Maybe they are assuming a lot or maybe their assumption is wrong.

I wouldn't get into the technicality of "a land" or "the land". We all get
emotional and stuff and there is nothing wrong with that but behind all that
if you think quietly you will know it is "the land" of free thinking and
tolerant people. I am a Muslim and I can say it from my heart that I am a
better Muslim (compared to where and how I was 20 or so years ago) because I
live in this country. I can practice my religion the way I want. There is no
freakN social pressure. Yes I am sure there are people who don't like me
because of my religion or other things. That's not the mainstream America.
Those type of people exist anywhere on earth. Can you or I control that? No.
So I don't worry about it. My job is to "try" to do the best in life.
Seriously, I have been to many different countries and lived and grew with so
many different nationals.
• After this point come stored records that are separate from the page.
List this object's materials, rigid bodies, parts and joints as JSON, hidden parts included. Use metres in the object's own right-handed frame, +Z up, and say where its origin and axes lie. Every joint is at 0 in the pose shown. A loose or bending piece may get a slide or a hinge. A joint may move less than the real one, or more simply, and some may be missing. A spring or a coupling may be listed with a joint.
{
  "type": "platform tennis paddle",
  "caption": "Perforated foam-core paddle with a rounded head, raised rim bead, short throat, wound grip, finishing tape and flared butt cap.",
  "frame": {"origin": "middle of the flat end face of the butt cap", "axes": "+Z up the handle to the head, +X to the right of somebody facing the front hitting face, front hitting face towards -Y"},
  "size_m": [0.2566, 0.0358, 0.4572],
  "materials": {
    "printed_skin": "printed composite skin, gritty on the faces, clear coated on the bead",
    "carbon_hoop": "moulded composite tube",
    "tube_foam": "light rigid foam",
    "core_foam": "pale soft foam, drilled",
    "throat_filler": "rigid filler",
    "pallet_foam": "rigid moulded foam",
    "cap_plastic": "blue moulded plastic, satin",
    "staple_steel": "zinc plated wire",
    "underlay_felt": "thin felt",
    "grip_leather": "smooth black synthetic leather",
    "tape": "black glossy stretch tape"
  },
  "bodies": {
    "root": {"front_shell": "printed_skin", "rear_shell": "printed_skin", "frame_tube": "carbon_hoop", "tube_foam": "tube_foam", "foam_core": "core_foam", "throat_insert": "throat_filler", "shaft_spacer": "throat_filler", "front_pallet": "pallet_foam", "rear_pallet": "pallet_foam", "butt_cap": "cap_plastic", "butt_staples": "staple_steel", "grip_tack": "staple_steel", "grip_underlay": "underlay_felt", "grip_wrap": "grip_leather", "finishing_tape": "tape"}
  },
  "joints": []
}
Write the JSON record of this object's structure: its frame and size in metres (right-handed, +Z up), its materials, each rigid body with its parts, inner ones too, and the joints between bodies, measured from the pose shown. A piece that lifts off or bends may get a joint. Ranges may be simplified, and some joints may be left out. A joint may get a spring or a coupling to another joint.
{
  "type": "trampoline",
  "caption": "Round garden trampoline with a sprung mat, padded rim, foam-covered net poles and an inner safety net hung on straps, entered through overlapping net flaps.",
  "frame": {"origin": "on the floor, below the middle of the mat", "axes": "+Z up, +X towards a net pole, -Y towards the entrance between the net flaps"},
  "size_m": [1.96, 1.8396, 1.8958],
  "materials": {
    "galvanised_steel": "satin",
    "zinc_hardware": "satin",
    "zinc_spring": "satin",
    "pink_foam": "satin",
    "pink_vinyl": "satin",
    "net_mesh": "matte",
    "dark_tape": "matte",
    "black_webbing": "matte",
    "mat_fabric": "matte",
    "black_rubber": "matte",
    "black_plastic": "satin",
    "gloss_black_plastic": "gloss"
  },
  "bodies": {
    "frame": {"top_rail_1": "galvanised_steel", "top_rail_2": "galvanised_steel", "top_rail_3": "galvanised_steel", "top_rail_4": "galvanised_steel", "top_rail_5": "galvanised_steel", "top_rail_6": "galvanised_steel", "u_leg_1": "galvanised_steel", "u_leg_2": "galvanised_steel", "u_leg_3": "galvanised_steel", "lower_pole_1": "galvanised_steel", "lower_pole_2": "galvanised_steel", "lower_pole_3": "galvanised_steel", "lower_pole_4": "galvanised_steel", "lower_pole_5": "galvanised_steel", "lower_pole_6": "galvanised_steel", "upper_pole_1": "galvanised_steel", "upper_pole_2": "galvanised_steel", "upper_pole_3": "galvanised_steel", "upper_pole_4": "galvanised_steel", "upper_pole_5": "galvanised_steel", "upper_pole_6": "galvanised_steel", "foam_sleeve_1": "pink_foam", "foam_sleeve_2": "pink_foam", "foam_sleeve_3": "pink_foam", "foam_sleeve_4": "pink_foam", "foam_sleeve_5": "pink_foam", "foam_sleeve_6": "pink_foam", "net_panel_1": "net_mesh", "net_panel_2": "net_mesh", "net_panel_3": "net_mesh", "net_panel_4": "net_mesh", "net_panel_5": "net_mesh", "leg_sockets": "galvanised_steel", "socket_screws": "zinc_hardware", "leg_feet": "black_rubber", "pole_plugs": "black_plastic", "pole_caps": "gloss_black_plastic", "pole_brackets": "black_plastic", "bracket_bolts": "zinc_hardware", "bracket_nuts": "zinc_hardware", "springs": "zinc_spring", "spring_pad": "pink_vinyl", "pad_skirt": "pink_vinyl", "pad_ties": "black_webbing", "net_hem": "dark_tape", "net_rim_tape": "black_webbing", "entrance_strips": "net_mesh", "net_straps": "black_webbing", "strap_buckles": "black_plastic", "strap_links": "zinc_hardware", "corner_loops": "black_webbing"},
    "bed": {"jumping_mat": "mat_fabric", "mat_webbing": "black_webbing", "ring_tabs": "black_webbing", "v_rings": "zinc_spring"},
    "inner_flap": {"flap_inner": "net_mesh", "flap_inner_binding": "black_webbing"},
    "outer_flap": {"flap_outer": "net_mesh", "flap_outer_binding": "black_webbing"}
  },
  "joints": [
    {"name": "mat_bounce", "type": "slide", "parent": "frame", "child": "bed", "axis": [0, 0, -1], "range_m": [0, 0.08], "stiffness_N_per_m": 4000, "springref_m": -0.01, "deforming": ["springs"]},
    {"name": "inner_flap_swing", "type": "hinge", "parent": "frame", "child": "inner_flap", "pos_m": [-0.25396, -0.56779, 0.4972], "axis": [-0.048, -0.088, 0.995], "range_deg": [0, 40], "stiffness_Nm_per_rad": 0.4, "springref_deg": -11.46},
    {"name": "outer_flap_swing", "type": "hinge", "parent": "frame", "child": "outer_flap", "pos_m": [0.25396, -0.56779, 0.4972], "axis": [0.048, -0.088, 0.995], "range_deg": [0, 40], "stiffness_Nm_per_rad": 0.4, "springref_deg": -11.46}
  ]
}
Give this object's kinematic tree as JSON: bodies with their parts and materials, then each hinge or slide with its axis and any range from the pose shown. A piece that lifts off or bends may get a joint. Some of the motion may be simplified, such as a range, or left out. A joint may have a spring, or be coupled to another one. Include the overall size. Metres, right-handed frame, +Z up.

I still say there is no place on earth I would raise
my kids and call it home beside this country, the US.

My friend, you have to read the history of the world and then when you learn
the American history you would be wowed by the creation of this country and
it's systems. You would appreciate it more. Even an average American, in my
opinion, don't fully appreciate meaning of freedom and how this country was
formed. Founding of this country was a huge huge turning point for human
civilization. That's a fact. Don't try to portray America with what you see on
Fox or what Fox or other news org try to tell you. America is lot bigger and
richer than that.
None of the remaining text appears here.